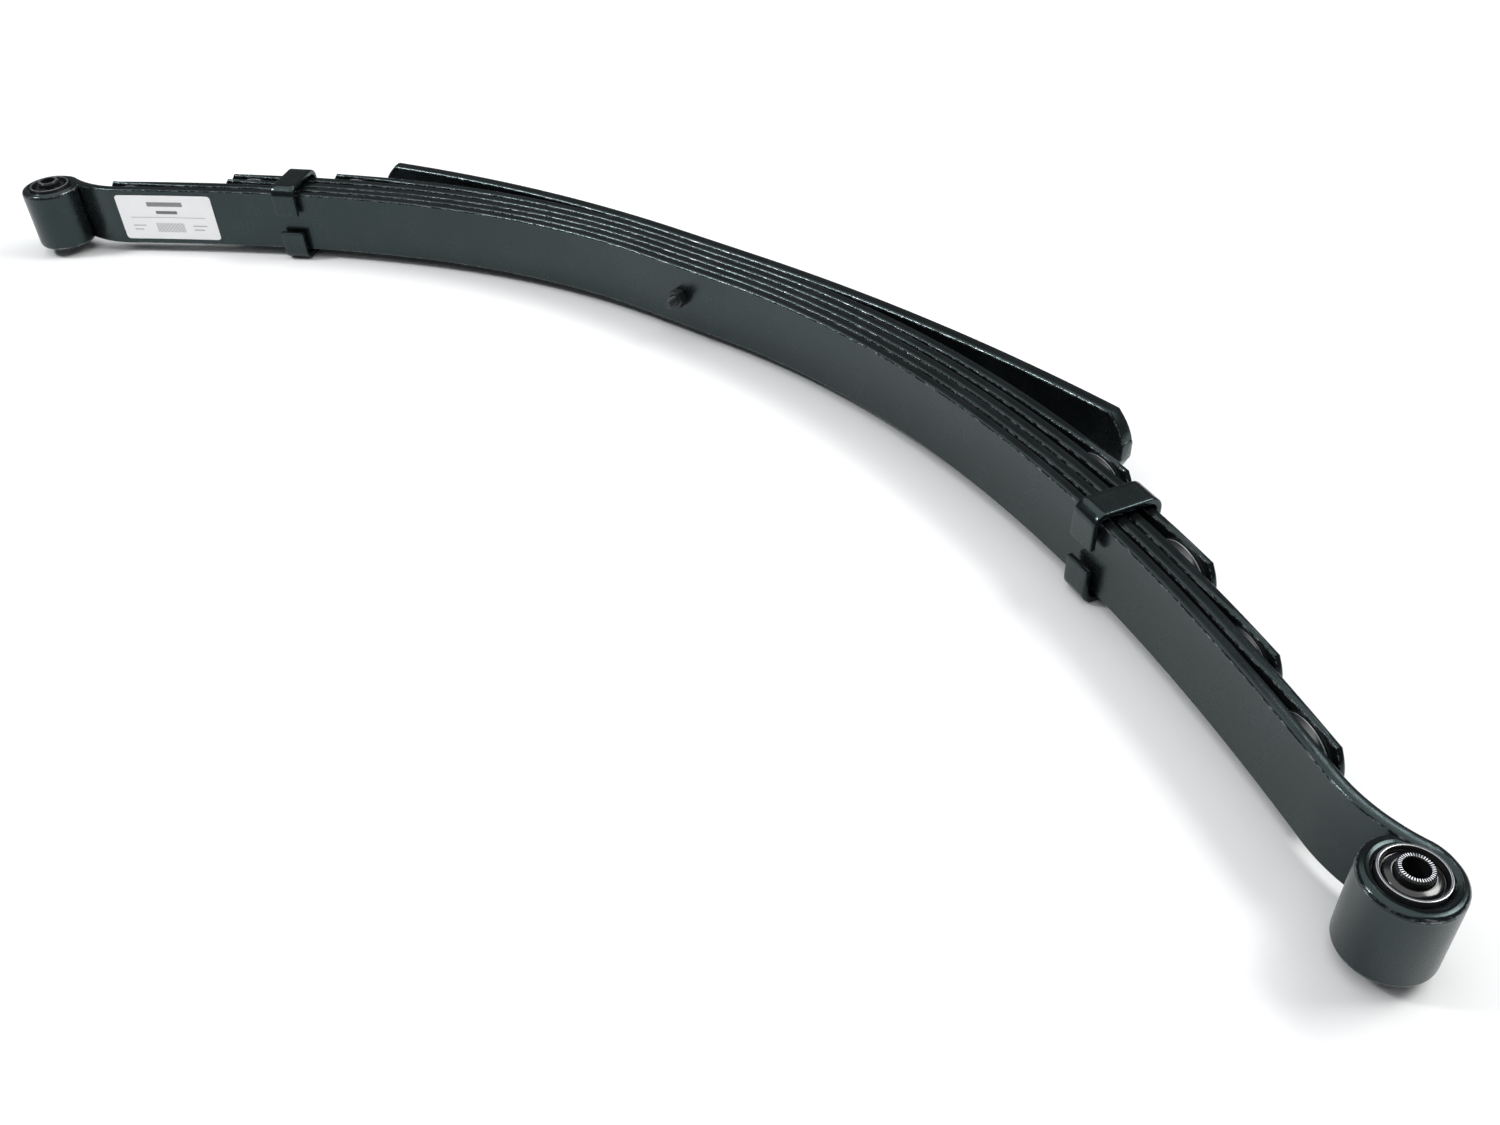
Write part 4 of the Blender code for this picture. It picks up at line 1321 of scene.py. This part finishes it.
class LEAFSPRING_OT_stage(bpy.types.Operator):
    """Set the pale floor, the soft lights and the camera"""

    bl_idname = "leafspring.stage"
    bl_label = "Stage"

    def floor(self, scene, half, material):
        """A square of floor just under the spring."""
        level = CAD_BOX[0].z - FLOOR_GAP
        corners = [(x * half, y * half, level) for x, y in ((-1, -1), (1, -1), (1, 1), (-1, 1))]
        mesh = bpy.data.meshes.new("floor")
        mesh.from_pydata(corners, [], [(0, 1, 2, 3)])
        mesh.materials.append(material)
        floor = bpy.data.objects.new("floor", mesh)
        scene.collection.objects.link(floor)

    def softbox(self, scene, name, place, aim, size, tint, power):
        """A rectangular light that faces a point."""
        data = bpy.data.lights.new(name, "AREA")
        data.shape = "RECTANGLE"
        data.size, data.size_y = size
        data.energy = power
        data.color = tint
        lamp = bpy.data.objects.new(name, data)
        lamp.location = place
        way = Vector(aim) - Vector(place)
        lamp.rotation_euler = way.to_track_quat("-Z", "Y").to_euler()
        scene.collection.objects.link(lamp)

    def camera(self, scene, stage):
        """The camera, turned, tilted and leaned from its place."""
        data = bpy.data.cameras.new("camera")
        data.lens = stage.lens
        data.sensor_width = 36.0
        data.clip_start = 0.01
        data.clip_end = 50.0
        camera = bpy.data.objects.new("camera", data)
        turn = stage.turn
        tilt = stage.tilt
        lean = stage.roll
        level = math.cos(tilt)
        back = Vector((math.sin(turn) * level, -math.cos(turn) * level, math.sin(tilt)))
        right = UP.cross(back).normalized()
        above = back.cross(right)
        right_now = right * math.cos(lean) + above * math.sin(lean)
        above_now = above * math.cos(lean) - right * math.sin(lean)
        rotation = Matrix((right_now, above_now, back)).transposed().to_4x4()
        spot = Vector((stage.camera_x, stage.camera_y, stage.camera_z))
        camera.matrix_world = Matrix.Translation(spot) @ rotation
        scene.collection.objects.link(camera)
        scene.camera = camera

    def execute(self, context):
        settings = context.scene.leaf_spring
        stage = settings.stage
        scene = context.scene
        self.floor(scene, stage.floor, floor_finish(settings.colours))
        world = bpy.data.worlds.new("studio")
        world.use_nodes = True
        sky = world.node_tree.nodes["Background"]
        sky.inputs["Color"].default_value = SKY_TINT
        sky.inputs["Strength"].default_value = stage.sky
        scene.world = world
        for name, place, aim, size, tint in LIGHTS:
            self.softbox(scene, name, place, aim, size, tint, getattr(stage, name))
        self.camera(scene, stage)
        scene.view_settings.view_transform = "Standard"
        scene.view_settings.look = "None"
        return {"FINISHED"}


class LEAFSPRING_PT_build(bpy.types.Panel):
    """Buttons that build the spring and its stage"""

    bl_idname = "LEAFSPRING_PT_build"
    bl_label = "Leaf Spring"
    bl_space_type = "VIEW_3D"
    bl_region_type = "UI"
    bl_category = "Leaf Spring"

    def draw(self, context):
        column = self.layout.column(align=True)
        for operator in BUILD_ORDER:
            column.operator(operator.bl_idname)


BUILD_ORDER = (
    LEAFSPRING_OT_stage,
    LEAFSPRING_OT_main_leaf,
    LEAFSPRING_OT_short_leaves,
    LEAFSPRING_OT_overload_leaf,
    LEAFSPRING_OT_clips,
    LEAFSPRING_OT_pads,
    LEAFSPRING_OT_bushings,
    LEAFSPRING_OT_center_bolt,
    LEAFSPRING_OT_label,
)
CLASSES = (
    LeafStock,
    FrontArm,
    RearArm,
    EyeSizes,
    ClipSizes,
    BoltSizes,
    LabelSizes,
    PaintColours,
    StageSettings,
    SpringSettings,
    *BUILD_ORDER,
    LEAFSPRING_PT_build,
)


def register():
    for item in CLASSES:
        bpy.utils.register_class(item)
    bpy.types.Scene.leaf_spring = PointerProperty(type=SpringSettings)


def unregister():
    del bpy.types.Scene.leaf_spring
    for item in reversed(CLASSES):
        bpy.utils.unregister_class(item)


def main():
    """Register the builder, then build every piece and the stage."""
    register()
    for operator in BUILD_ORDER:
        group, name = operator.bl_idname.split(".")
        getattr(getattr(bpy.ops, group), name)()


if __name__ == "__main__":
    main()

> [Exercise]:
Exactly reproduce every line of the data above.

> [Written reply]:
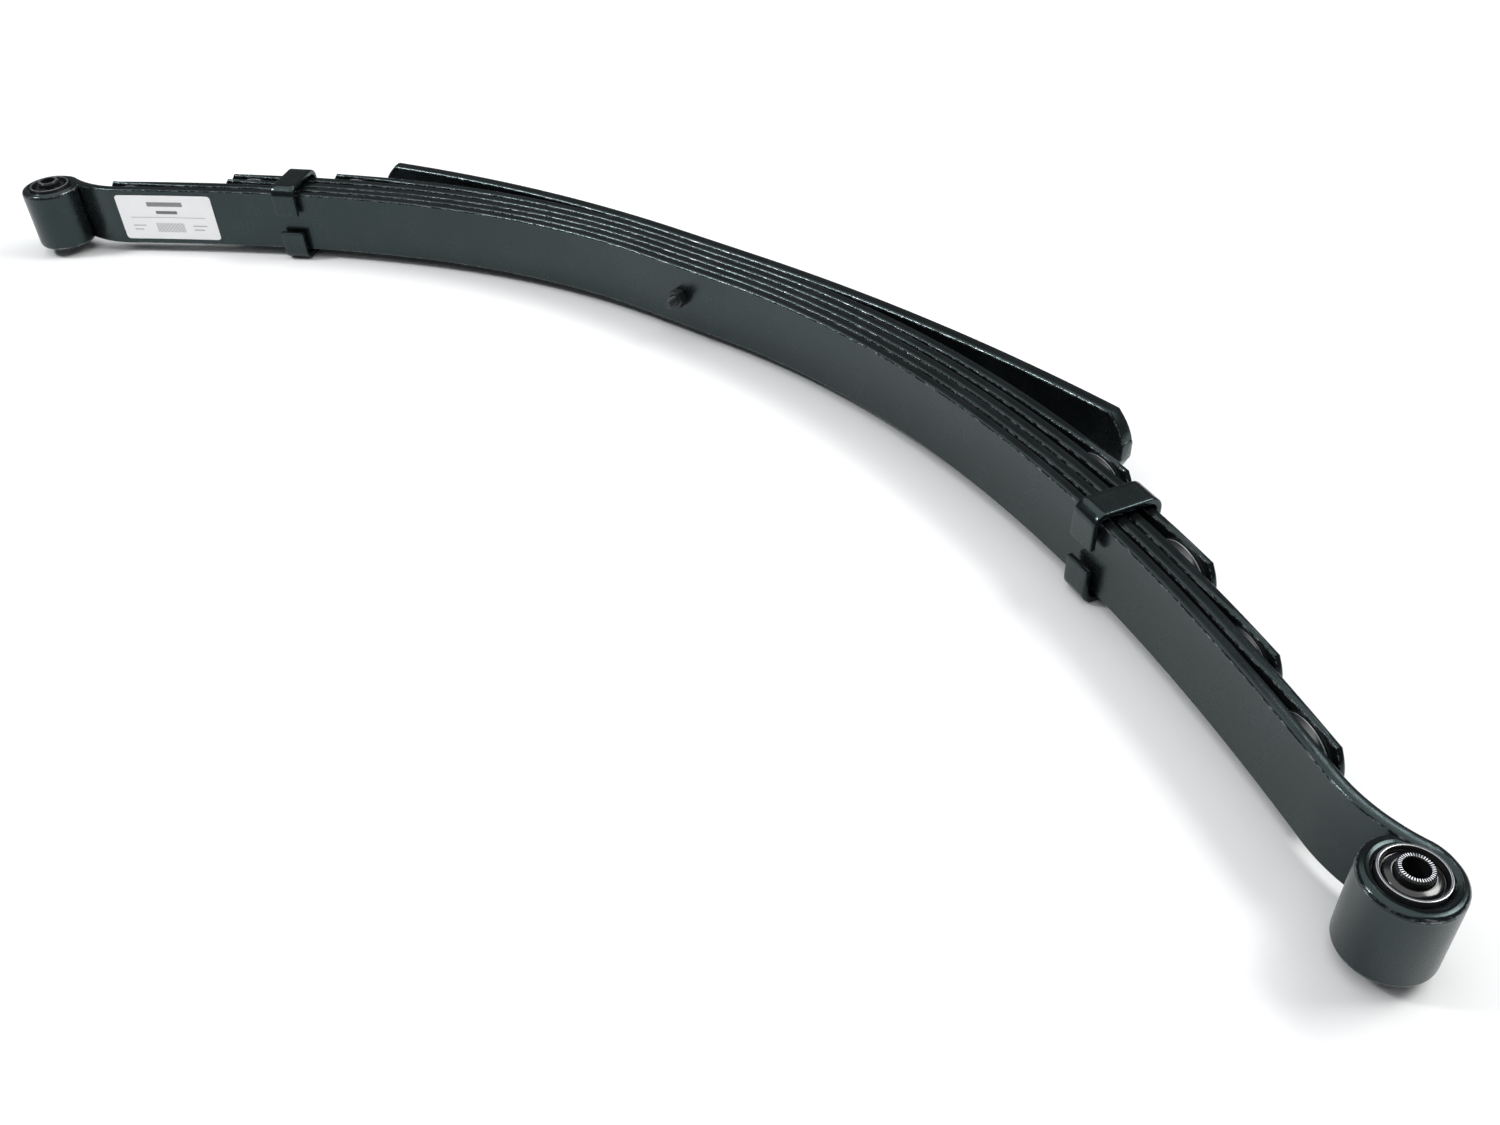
Write part 4 of the Blender code for this picture. It picks up at line 1321 of scene.py. This part finishes it.
class LEAFSPRING_OT_stage(bpy.types.Operator):
    """Set the pale floor, the soft lights and the camera"""

    bl_idname = "leafspring.stage"
    bl_label = "Stage"

    def floor(self, scene, half, material):
        """A square of floor just under the spring."""
        level = CAD_BOX[0].z - FLOOR_GAP
        corners = [(x * half, y * half, level) for x, y in ((-1, -1), (1, -1), (1, 1), (-1, 1))]
        mesh = bpy.data.meshes.new("floor")
        mesh.from_pydata(corners, [], [(0, 1, 2, 3)])
        mesh.materials.append(material)
        floor = bpy.data.objects.new("floor", mesh)
        scene.collection.objects.link(floor)

    def softbox(self, scene, name, place, aim, size, tint, power):
        """A rectangular light that faces a point."""
        data = bpy.data.lights.new(name, "AREA")
        data.shape = "RECTANGLE"
        data.size, data.size_y = size
        data.energy = power
        data.color = tint
        lamp = bpy.data.objects.new(name, data)
        lamp.location = place
        way = Vector(aim) - Vector(place)
        lamp.rotation_euler = way.to_track_quat("-Z", "Y").to_euler()
        scene.collection.objects.link(lamp)

    def camera(self, scene, stage):
        """The camera, turned, tilted and leaned from its place."""
        data = bpy.data.cameras.new("camera")
        data.lens = stage.lens
        data.sensor_width = 36.0
        data.clip_start = 0.01
        data.clip_end = 50.0
        camera = bpy.data.objects.new("camera", data)
        turn = stage.turn
        tilt = stage.tilt
        lean = stage.roll
        level = math.cos(tilt)
        back = Vector((math.sin(turn) * level, -math.cos(turn) * level, math.sin(tilt)))
        right = UP.cross(back).normalized()
        above = back.cross(right)
        right_now = right * math.cos(lean) + above * math.sin(lean)
        above_now = above * math.cos(lean) - right * math.sin(lean)
        rotation = Matrix((right_now, above_now, back)).transposed().to_4x4()
        spot = Vector((stage.camera_x, stage.camera_y, stage.camera_z))
        camera.matrix_world = Matrix.Translation(spot) @ rotation
        scene.collection.objects.link(camera)
        scene.camera = camera

    def execute(self, context):
        settings = context.scene.leaf_spring
        stage = settings.stage
        scene = context.scene
        self.floor(scene, stage.floor, floor_finish(settings.colours))
        world = bpy.data.worlds.new("studio")
        world.use_nodes = True
        sky = world.node_tree.nodes["Background"]
        sky.inputs["Color"].default_value = SKY_TINT
        sky.inputs["Strength"].default_value = stage.sky
        scene.world = world
        for name, place, aim, size, tint in LIGHTS:
            self.softbox(scene, name, place, aim, size, tint, getattr(stage, name))
        self.camera(scene, stage)
        scene.view_settings.view_transform = "Standard"
        scene.view_settings.look = "None"
        return {"FINISHED"}


class LEAFSPRING_PT_build(bpy.types.Panel):
    """Buttons that build the spring and its stage"""

    bl_idname = "LEAFSPRING_PT_build"
    bl_label = "Leaf Spring"
    bl_space_type = "VIEW_3D"
    bl_region_type = "UI"
    bl_category = "Leaf Spring"

    def draw(self, context):
        column = self.layout.column(align=True)
        for operator in BUILD_ORDER:
            column.operator(operator.bl_idname)


BUILD_ORDER = (
    LEAFSPRING_OT_stage,
    LEAFSPRING_OT_main_leaf,
    LEAFSPRING_OT_short_leaves,
    LEAFSPRING_OT_overload_leaf,
    LEAFSPRING_OT_clips,
    LEAFSPRING_OT_pads,
    LEAFSPRING_OT_bushings,
    LEAFSPRING_OT_center_bolt,
    LEAFSPRING_OT_label,
)
CLASSES = (
    LeafStock,
    FrontArm,
    RearArm,
    EyeSizes,
    ClipSizes,
    BoltSizes,
    LabelSizes,
    PaintColours,
    StageSettings,
    SpringSettings,
    *BUILD_ORDER,
    LEAFSPRING_PT_build,
)


def register():
    for item in CLASSES:
        bpy.utils.register_class(item)
    bpy.types.Scene.leaf_spring = PointerProperty(type=SpringSettings)


def unregister():
    del bpy.types.Scene.leaf_spring
    for item in reversed(CLASSES):
        bpy.utils.unregister_class(item)


def main():
    """Register the builder, then build every piece and the stage."""
    register()
    for operator in BUILD_ORDER:
        group, name = operator.bl_idname.split(".")
        getattr(getattr(bpy.ops, group), name)()


if __name__ == "__main__":
    main()